Home loans among top complaints AFCA received in 2023
The AFCA saw complaints top 100,000 for the first time. Image: Canva.
  • The AFCA received just over 100,000 complaints in a calendar year.
  • A notable portion of these complaints is attributed to home building insurance and home loans.
  • AFCA CEO David Locke said the rate of these complaints is not sustainable.

The Australian Financial Complaints Authority (AFCA), the external dispute resolution company for consumers, recorded over 100,000 complaints for the first time in a calendar year.

The total of 102,790 complaints from consumers and small businesses was a 23% increase from 2022.
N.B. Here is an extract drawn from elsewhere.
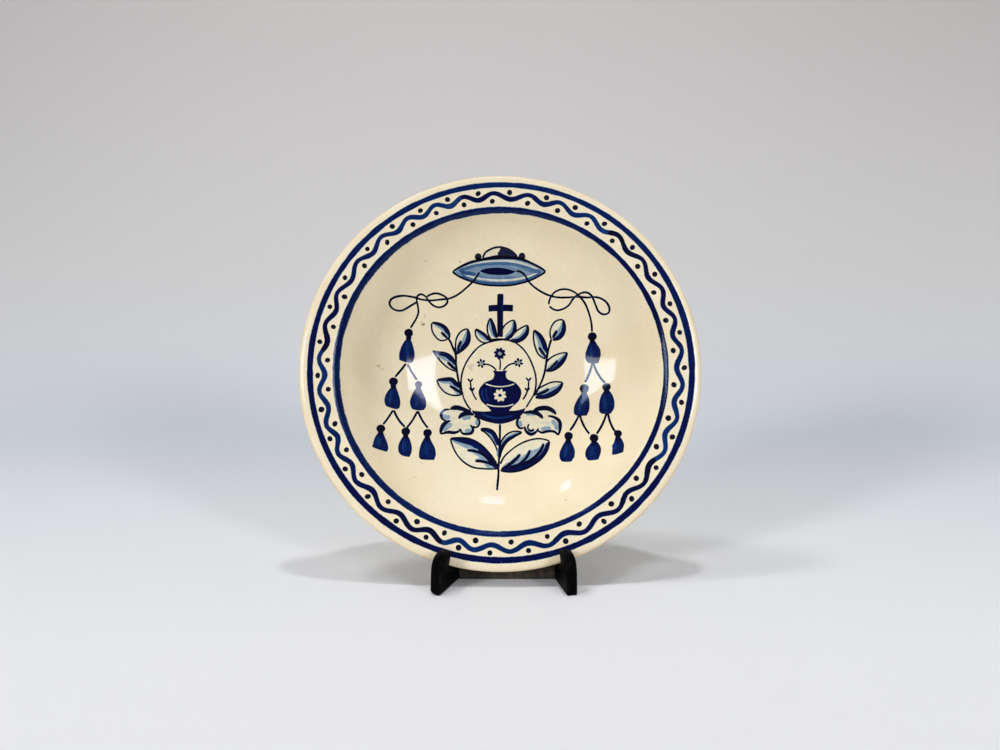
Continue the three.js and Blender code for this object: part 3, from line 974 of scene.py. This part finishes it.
def facePlace(place):
    # a point of the flat sheet lifted to the face, and which way the face looks there
    radius = place.length
    span = 0.4 if radius > 0.2 else 0.2 + radius
    rise = (faceHeight(radius + 0.2) - faceHeight(max(radius - 0.2, 0))) / span
    outward = place / radius if radius > 1e-6 else Vector((0, 0))
    normal = Vector((-outward.x * rise, -outward.y * rise, 1)).normalized()
    return Vector((place.x, place.y, faceHeight(radius))), normal


def turnBack(size, last, vertices, normals, shown):
    # lip, underside, foot ring and back, turned round the axis from the edge of the face
    around = size["around"]
    turned = [Vector((size["faceEdge"], faceHeight(size["faceEdge"])))] + outline[faceCount:]
    for k in range(1, len(turned) - 1):
        point = turned[k]
        ahead = turned[k + 1] - turned[k - 1]
        facing = Vector((-ahead.y, ahead.x)).normalized()
        ring = []
        for i in range(around):
            across, up = math.cos(math.tau * i / around), math.sin(math.tau * i / around)
            ring.append(len(vertices))
            vertices.append(Vector((across * point.x, up * point.x, point.y)))
            normals.append(Vector((across * facing.x, up * facing.x, facing.y)))
        for i in range(around):
            j = (i + 1) % around
            shown.append([last[i], ring[i], ring[j], last[j]])
        last = ring
    centre = len(vertices)
    vertices.append(Vector((0, 0, turned[-1].y)))
    normals.append(Vector((0, 0, -1)))
    shown += [[last[i], centre, last[(i + 1) % around]] for i in range(around)]


def makePlate(material):
    points, faces = laid["points"], laid["faces"]
    around = plateSize["around"]
    first = len(points)
    points += circlePoints(plateSize["faceEdge"], around)
    points.append(Vector((0, 0)))
    for start, step, rows, count in faceRings:
        for i in range(rows):
            radius = start + step * i
            points += circlePoints(radius, count, radius % 0.7)  # staggered from ring to ring
    circle = list(range(first, first + around))
    sheet = delaunay_2d_cdt(points, laid["edges"], faces + [circle], 0, 1e-5, True)
    flat, triangles, sources, owners = sheet[0], sheet[2], sheet[3], sheet[5]

    vertices, normals = [], []
    rimPlaces = {}
    for index, place in enumerate(flat):
        vertex, normal = facePlace(place)
        vertices.append(vertex)
        normals.append(normal)
        for source in sources[index]:
            if first <= source < first + around:
                rimPlaces[source - first] = index
    shown, corners = [], []
    for triangle, owner in zip(triangles, owners):
        shown.append(list(triangle))
        marks = sorted((o for o in owner if o < len(faces)), reverse=True)
        corners += [cornerPaint(marks, flat[corner]) if marks else unpainted for corner in triangle]
    turnBack(plateSize, [rimPlaces[i] for i in range(around)], vertices, normals, shown)
    corners += [unpainted] * (sum(len(face) for face in shown) - len(corners))

    mesh = bpy.data.meshes.new("paintedPlate")
    mesh.from_pydata([fromDish(v) for v in vertices], [], shown)
    for place, name in enumerate(paintReadings):
        layer = mesh.attributes.new(name, "FLOAT", "CORNER")
        layer.data.foreach_set("value", [c[place] for c in corners])
    layer = mesh.attributes.new("stroke", "FLOAT_VECTOR", "CORNER")
    layer.data.foreach_set("vector", [value for c in corners for value in c[5:8]])
    mesh.shade_smooth()
    mesh.normals_split_custom_set_from_vertices([plateTurn @ n for n in normals])
    piece = addPiece("paintedPlate", mesh, "plate", material)
    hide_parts("plate")
    print("plate made:", len(mesh.vertices), "points,", len(mesh.polygons), "faces")


# Glaze: cream tin glaze with cobalt under its surface

glazeLook = {
    "cream": linear(245, 232, 200),
    "warm": linear(242, 226, 191),
    "lip": linear(232, 206, 168),
    "thinFrom": 0.1243,  # metres from the axis: the glaze begins to run thin, and is thinnest
    "thinTo": 0.1262,
    "clay": linear(196, 158, 120),
    "darkClay": linear(168, 128, 92),
    "bareTop": 0.0013,  # metres over the foot: above this no clay is bare, below the other all is
    "bareAll": 0.0007,
    "rough": 0.045,
    "shine": 0.2,
    "flaw": linear(128, 96, 62),
    "streaks": (0.10, 2.1, 1.0),  # how fine the brush's hairs show along and across a stroke
    "relief": 0.0006,  # depth of the glaze's waves and pits, in metres
    "inkSteps": [  # how much of the glaze's own colour each strength of paint lets through
        (0.0, (1.0, 1.0, 1.0, 1)),
        (0.10, (0.84, 0.93, 1.0, 1)),
        (0.34, (0.30, 0.48, 0.82, 1)),
        (0.56, (0.055, 0.17, 0.50, 1)),
        (0.74, (0.001, 0.032, 0.24, 1)),
        (0.88, (0.0005, 0.003, 0.10, 1)),
        (1.0, (0.001, 0.001, 0.014, 1)),
    ],
}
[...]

“The volume of complaints escalated to AFCA has been increasing at an unsustainable rate,” said Australian Financial Complaints Authority, chief ombudsman and chief executive officer, David Locke.

David Locke, AFCA CEO
David Locke. Image: Supplied.

“We need to see a downward trend in complaints overall, with financial firms working better to support their customers and to address complaints quickly and in-house.

“We believe many financial firms could be doing a better job of handling the complaints within their own internal complaints processes, so only the most complex cases reach AFCA – which is the role we are meant to play.”

Locke also noted the impact of increased interest rate rises and cost of living pressures, with a significantly higher amount of complaints involving financial hardship.

What is receiving the most complaints?

Personal transaction accounts were by far the most complained about products, at 16,028 complaints. However, home building insurance and home loans made the top five most complained about products at 8,073 and 7,461 complaints, respectively.

Home loan complaints increasing in 2023 was no surprise, especially when factoring in successive interest rate rises throughout the year.

Roy Morgan research also revealed 30.1% of mortgage holders – a total of 1,514,000 – were at risk of mortgage stress in the three months to October 2023.

A year prior, 642,000 mortgage holders were considered to be at risk of mortgage stress.

Climate change and policy recommendations

“Insurers are now starting to acknowledge they could have done better during significant natural disasters last year, when claim delays generated high numbers of complaints to AFCA,” said Locke.

“With climate change making such events more likely, it’s important that insurers can promptly help people whose lives have been devastated.” 

David Locke, AFCA

According to research from Finder, in the 12 months to December 2022, 63% of Australian home insurance policyholders saw an increase in their premiums in the last 12 months.

As fires and floods increase throughout Australia, along with insurance premiums, the Insurance Council of Australia made several policy recommendations in its Insurance Catastrophe Resilience Report 2022-23 to ease the rising pressure on insurance premiums.

Among these recommendations was a principle of resilience to be embedded in the National Construction Code.

“All governments should also invest in programs that support disaster mitigations projects for individual households, such as house raising and retrofitting to make homes more resilient,” the report read.

“This has been factored into the Queensland Household Resilience Program and the New South Wales Resilient Homes Program but these programs need to expand to other areas within Queensland and New South Wales, and adopted by other states.”

The report also noted that inefficient state taxes and charges – such as stamp duty and levies to fund emergency services, served as a barrier to insurance affordability.

“Consumers are being triple taxed on their premiums in the states like New South Wales that maintain emergency services levies.

“These taxes can drive up premiums by 20 to 40 per cent, not including the impact of GST.

“The Commonwealth and state and territory Treasurers, through the Council of Federal Financial Relations, should consider ways to remove the inefficient taxes on insurance as the most direct way to improve the availability and affordability of insurance.”